From the listing below, extract every line in which the word "context" appears.

______

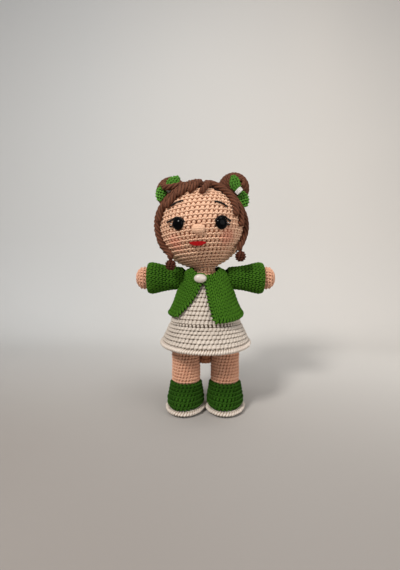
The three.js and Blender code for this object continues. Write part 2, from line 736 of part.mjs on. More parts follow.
const mouthShares = [[-19, 0.284], [-13, 0.282], [-7, 0.279], [-1, 0.275], [4, 0.271]];
const mouthCurve = new THREE.CatmullRomCurve3(facePath(mouthShares, seamGap));
const mouthSides = 8;
const mouthRings = [0.02, 0.25, 0.5, 0.75, 0.98].map((share) => {
  const size = Math.sin(share * Math.PI) ** 0.8;
  const out = awayFromHead(mouthCurve.getPoint(share)).normalize();
  return Array.from({ length: mouthSides }, (_, s) => mouthCurve.getPoint(share)
    .addScaledVector(out, mouthThickness * size * Math.cos((s / mouthSides) * tau))
    .add(new THREE.Vector3(0, 0, mouthHalfHeight * size * Math.sin((s / mouthSides) * tau))));
});
addNode(head, "mouth", redThread, loft(mouthRings).subtract(headGuard));

const threadLift = threadRadius + 2 * seamGap;
const browShares = {
  left: [[20, 0.586], [27, 0.581], [32, 0.57], [36, 0.549]],
  right: [[-23, 0.619], [-31, 0.619], [-37, 0.612], [-42, 0.6]],
};
const lidShares = {
  left: [[17, 0.443], [20, 0.468], [26, 0.482], [32, 0.466], [39, 0.448]],
  right: [[-20, 0.452], [-23, 0.488], [-30, 0.503], [-36, 0.486], [-47, 0.478]],
};
const lowLashShares = {
  left: [[32, 0.466], [32.5, 0.442], [33, 0.42], [38, 0.416]],
  right: [[-36, 0.486], [-36.5, 0.464], [-37, 0.446], [-44, 0.441]],
};
const threadShape = { sides: 4, steps: 5 };
for (const name of ["left", "right"]) {
  const eyeGuard = seated(lathe([[0, -seamGap], [eyeRadius + seamGap, -seamGap],
    [eyeRadius + seamGap, eyeHeight * 0.4], [eyeRadius * 0.7, eyeHeight], [0, eyeHeight + seamGap]], 16),
  headPlace(...eyeShares[name], 0).out, headPlace(...eyeShares[name], seamGap).place);
  const thread = (places, radius) => cut(
    cord(facePath(places, threadLift), radius, awayFromHead, threadShape), [headGuard, eyeGuard]);
  addNode(head, `brow_${name}`, blackThread, thread(browShares[name], threadRadius));
  addNode(head, `lashes_${name}`, blackThread,
    thread(lidShares[name], threadRadius).add(thread(lowLashShares[name], threadRadius)));
}

// Wig cap, hair cords and their balls

const capLean = THREE.MathUtils.degToRad(23);
const capShares = { front: 0.37, back: 0.14, nape: 0.17 };

function capForm(inner, outer, grow) {
  const size = 3 * headHeight;
  const front = new THREE.BoxGeometry(size, size, size).translate(0, size / 2 - grow, 0)
    .rotateX(capLean).translate(0, -capShares.back * headRadius, capShares.front * headHeight);
  const above = new THREE.BoxGeometry(size, size, size)
    .translate(0, 0, size / 2 + capShares.nape * headHeight - grow);
  return headForm(outer, seamGap, 14, 20).subtract(headForm(inner, -cutOverrun, 14, 20))
    .intersect(toSolid(front)).intersect(toSolid(above));
}

const capSolid = capForm(seamGap, seamGap + capThickness, 0);
const capGuard = capForm(-seamGap, 2 * seamGap + capThickness, seamGap);
addNode(head, "hair_cap", brownYarn, capSolid);

const ballShares = { left: [58.5, 0.965, 0.091], right: [-53, 0.925, 0.052] };

function hangingPoint([degrees, reachShare, heightShare], rise = 0) {
  const angle = THREE.MathUtils.degToRad(degrees);
  const reach = reachShare * headRadius;
  const height = heightShare * headHeight + rise;
  return new THREE.Vector3(reach * Math.sin(angle), -reach * Math.cos(angle), height);
}

const cordShares = {
  lock_right: [
    [-90, 0.955], [-56, 0.88], [-61, 0.77], [-71, 0.66], [-74, 0.56], [-67, 0.455], [-63, 0.36], [-60, 0.3],
  ],
  lock_left: [
    [90, 0.945], [66, 0.87], [66, 0.77], [72, 0.67], [77, 0.57], [75, 0.48], [70, 0.39], [66, 0.31],
  ],
  strand_right_1: [[-60, 0.95], [-41, 0.85], [-49, 0.75], [-58, 0.65], [-62, 0.57], [-62, 0.494]],
  strand_right_2: [[-25, 0.945], [-27, 0.85], [-34, 0.74], [-43, 0.65], [-49, 0.585]],
  strand_right_3: [[0, 0.92], [-11, 0.85], [-23, 0.75], [-34, 0.67]],
  fringe_middle_right: [[12, 0.89], [1, 0.83], [-7, 0.765], [-16, 0.7]],
  fringe_middle_left: [[28, 0.85], [20, 0.79], [11, 0.73], [3, 0.67]],
  strand_left_1: [[44, 0.88], [43, 0.8], [50, 0.73], [54, 0.65], [51, 0.56], [46, 0.48]],
  strand_left_2: [[62, 0.92], [56, 0.83], [60, 0.745], [65, 0.65], [61, 0.54], [55, 0.41]],
};
const cordGuards = [];
for (const [name, places] of Object.entries(cordShares)) {
  const points = facePath(places, cordLift);
  const side = name.split("_")[1];
  if (name.startsWith("lock")) {
    points.push(hangingPoint(ballShares[side], ballRadius * 2));
    points.push(hangingPoint(ballShares[side], ballRadius + seamGap));
  }
  const shape = { sides: 6, steps: name.startsWith("lock") ? 9 : 5 };
  addNode(head, name, brownYarn, cut(cord(points, cordRadius, awayFromHead, shape),
    [headGuard, capGuard, ...cordGuards]));
  cordGuards.push(cord(points, cordRadius, awayFromHead, { ...shape, grow: seamGap }));
}
for (const name of ["left", "right"]) {
  const hanging = ball(ballRadius, hangingPoint(ballShares[name]), 12);
  addNode(head, `lock_ball_${name}`, brownYarn, cut(hanging, cordGuards));
}

// Buns, and a bow of two leaves and a knot in front of each

function headSpot([xShare, yShare, zShare]) {
  return new THREE.Vector3(xShare * headRadius, yShare * headRadius, zShare * headHeight);
}

const bunShares = { left: [0.875, 0.144, 0.961], right: [-0.641, 0.144, 0.966] };
const bunGuards = [];
for (const name of ["left", "right"]) {
  const centre = headSpot(bunShares[name]);
  const bunSides = 14;
  addNode(head, `bun_${name}`, brownYarn, cut(
    ball(bunRadius, centre, bunSides), [capGuard, headGuard, ...cordGuards]));
  bunGuards.push(ball(bunRadius + seamGap, centre, bunSides));
}

// Each leaf is given by its middle and the way that its tip points, both on the head's front plane.
const leafShares = {
  bow_leaf_left_1: { side: "left", middle: [0.86, -0.265, 0.952], tip: [-0.17, 0.98] },
  bow_leaf_left_2: { side: "left", middle: [1.05, -0.15, 0.785], tip: [0.2, -0.98] },
  bow_leaf_right_1: { side: "right", middle: [-0.572, -0.19, 1.039], tip: [0.81, 0.58] },
  bow_leaf_right_2: { side: "right", middle: [-0.859, -0.2, 0.922], tip: [-0.35, -0.94] },
};
const knotShares = { left: [0.932, -0.28, 0.859], right: [-0.69, -0.28, 0.96] };

const hairGuards = [headGuard, capGuard, ...cordGuards, ...bunGuards];
const knotGuards = {};
for (const [name, spot] of Object.entries(knotShares)) {
  const centre = headSpot(spot);
  const halves = new THREE.Vector3(knotRadius * 1.5, knotRadius, knotRadius);
  const grown = halves.clone().addScalar(seamGap);
  addNode(head, `bow_knot_${name}`, whiteYarn, cut(ellipsoid(halves, centre, 10), hairGuards));
  knotGuards[name] = ellipsoid(grown, centre, 10);
}
const leafSides = 10;
for (const [name, { side, middle, tip }] of Object.entries(leafShares)) {
  const centre = headSpot(middle);
  const along = new THREE.Vector3(tip[0], 0, tip[1]).normalize();
  const across = new THREE.Vector3(0, 1, 0).cross(along);
  const widthShares = [0.25, 0.8, 1, 0.85, 0.45, 0.12];
  const rings = widthShares.map((width, i) => {
    const reach = ((i + 0.5) / widthShares.length - 0.5) * leafLength;
    return Array.from({ length: leafSides }, (_, s) => centre.clone().addScaledVector(along, reach)
      .addScaledVector(across, (leafWidth / 2) * width * Math.cos((s / leafSides) * tau))
      .add(new THREE.Vector3(0, (leafThickness / 2) * width ** 0.5 * Math.sin((s / leafSides) * tau), 0)));
  });
  addNode(head, name, greenYarn, cut(loft(rings), [...hairGuards, knotGuards[side]]));
}

export default doll;
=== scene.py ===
"""A crocheted and stuffed doll, dressed round its CAD frame.

Every cloth is a shell with its rows of stitches worked over it in real yarn, and hair is cord.
Sizes are written in millimetres and placed in metres. The doll faces -Y and its left side is +X.
"""
import math
import random

import bmesh
import bpy
from mathutils import Matrix, Vector


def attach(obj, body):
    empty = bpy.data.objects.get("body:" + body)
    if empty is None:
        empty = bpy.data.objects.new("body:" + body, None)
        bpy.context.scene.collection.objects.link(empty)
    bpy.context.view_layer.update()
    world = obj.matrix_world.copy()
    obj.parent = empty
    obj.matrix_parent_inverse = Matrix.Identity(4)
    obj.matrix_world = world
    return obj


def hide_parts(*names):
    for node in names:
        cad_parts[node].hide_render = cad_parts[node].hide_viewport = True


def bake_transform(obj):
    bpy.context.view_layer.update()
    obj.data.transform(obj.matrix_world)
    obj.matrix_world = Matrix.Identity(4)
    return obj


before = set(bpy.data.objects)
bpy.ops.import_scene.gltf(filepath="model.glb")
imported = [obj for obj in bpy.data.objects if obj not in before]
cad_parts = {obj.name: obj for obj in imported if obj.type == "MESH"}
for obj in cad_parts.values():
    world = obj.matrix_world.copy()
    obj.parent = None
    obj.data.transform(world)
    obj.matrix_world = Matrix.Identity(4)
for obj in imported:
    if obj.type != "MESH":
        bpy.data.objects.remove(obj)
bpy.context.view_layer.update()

MM = 0.001
TAU, QUARTER = 2 * math.pi, math.pi / 2
UP = Vector((0, 0, 1))

scene = bpy.context.scene


def linked(name, data):
    thing = bpy.data.objects.new(name, data)
    scene.collection.objects.link(thing)
    return thing


# Camera
scene.view_settings.view_transform = "Standard"
camera_data = bpy.data.cameras.new("camera")
camera_data.sensor_width = 36
camera_data.sensor_fit = "AUTO"
camera_data.lens = 18.316
camera_data.clip_start = 0.01
camera = linked("camera", camera_data)
camera.location = (-0.0055, -0.290, 0.121)
camera.rotation_euler = (QUARTER, 0, 0)
scene.camera = camera


# Materials

def srgb(red, green, blue):
    """A colour as the eye reads it, from 0 to 255, turned into light."""
    def light(value):
        value /= 255
        return value / 12.92 if value <= 0.04045 else ((value + 0.055) / 1.055) ** 2.4
    return (light(red), light(green), light(blue), 1.0)


class Value:
    """A number socket that can be added, subtracted and multiplied like a number."""

    def __init__(self, finish, socket):
        self.finish, self.socket = finish, socket

    def maths(self, operation, *others):
        return self.finish.node("ShaderNodeMath", {"operation": operation},
                                dict(enumerate((self, *others))))

    def __add__(self, other):
        return self.maths("ADD", other)

    def __sub__(self, other):
        return self.maths("SUBTRACT", other)

    def __mul__(self, other):
        return self.maths("MULTIPLY", other)

    def __rsub__(self, other):
        return self * -1 + other

    __radd__ = __add__
    __rmul__ = __mul__


class Finish:
    """A material with one shader, and the nodes that vary over its surface."""

    def __init__(self, name, **shader):
        self.material = bpy.data.materials.new(name)
        self.material.use_nodes = True
        self.tree = self.material.node_tree
        self.shader = self.tree.nodes["Principled BSDF"]
        self.coordinates = self.tree.nodes.new("ShaderNodeTexCoord")
        for socket, value in shader.items():
            self.shader.inputs[socket.replace("_", " ")].default_value = value

    def join(self, value, socket):
        if isinstance(value, Value):
            value = value.socket
        if isinstance(value, bpy.types.NodeSocket):
            self.tree.links.new(value, socket)
        else:
            socket.default_value = value

    def node(self, kind, settings=None, sockets=None, out=0):
        node = self.tree.nodes.new(kind)
        for key, value in (settings or {}).items():
            setattr(node, key, value)
        for key, value in (sockets or {}).items():
            self.join(value, node.inputs[key])
        return Value(self, node.outputs[out])

    def place(self, kind="Object"):
        return self.coordinates.outputs[kind]

    def noise(self, scale, detail=2.0, where=None):
        return self.node("ShaderNodeTexNoise", None, {
            "Vector": where or self.place(), "Scale": scale, "Detail": detail})

    def blend(self, share, first, second):
        """Two colours mixed by a share from 0 to 1."""
        return self.node("ShaderNodeMix", {"data_type": "RGBA"},
                         {0: share, 6: first, 7: second}, out=2)

    def bump(self, height, strength, distance):
        return self.node("ShaderNodeBump", None, {
            "Height": height, "Strength": strength, "Distance": distance})

    def give(self, **sockets):
        for name, value in sockets.items():
            self.join(value, self.shader.inputs[name.replace("_", " ")])
        return self.material


FIBRE_SCALE, GRAIN_SCALE, DUST_SCALE = 3200.0, 900.0, 2600.0


def parts_of(finish, vector, count=2):
    """The first numbers of a vector socket."""
    node = finish.node("ShaderNodeSeparateXYZ", None, {0: vector}).socket.node
    return [Value(finish, output) for output in list(node.outputs)[:count]]


def spun(finish, colour, deep, bright, plies=3, turns=1.6, patch=60.0, fuzz=0.35, depth=0.5):
    """Yarn: plies wound round its own length, loose fibres, lighter and darker patches, and painted
    shade darkening the grooves between the plies.
    """
    u, v = parts_of(finish, finish.place("UV"))
    wound = (u * plies + v * turns + 0.5).maths("FRACT")
    groove = ((wound - 0.5).maths("ABSOLUTE") * 2).maths("POWER", 3.0)
    patchy = finish.noise(patch, 2.0)
    fibres = finish.noise(FIBRE_SCALE, 3.0)
    shade = finish.blend(patchy, deep, bright)
    shade = finish.blend(0.55, colour, shade)
    # Painted shade: the grooves between the plies are darkened towards the deep colour.
    shade = finish.blend(groove * depth, shade, deep)
    shade = finish.blend(fibres * fuzz, shade, bright)
    height = (1 - groove) * 0.7 + fibres * 0.5
    return shade, finish.bump(height, 0.55, 0.0005)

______

=== FULL OUTPUT ===
        bpy.context.scene.collection.objects.link(empty)
    bpy.context.view_layer.update()
    bpy.context.view_layer.update()
bpy.context.view_layer.update()
scene = bpy.context.scene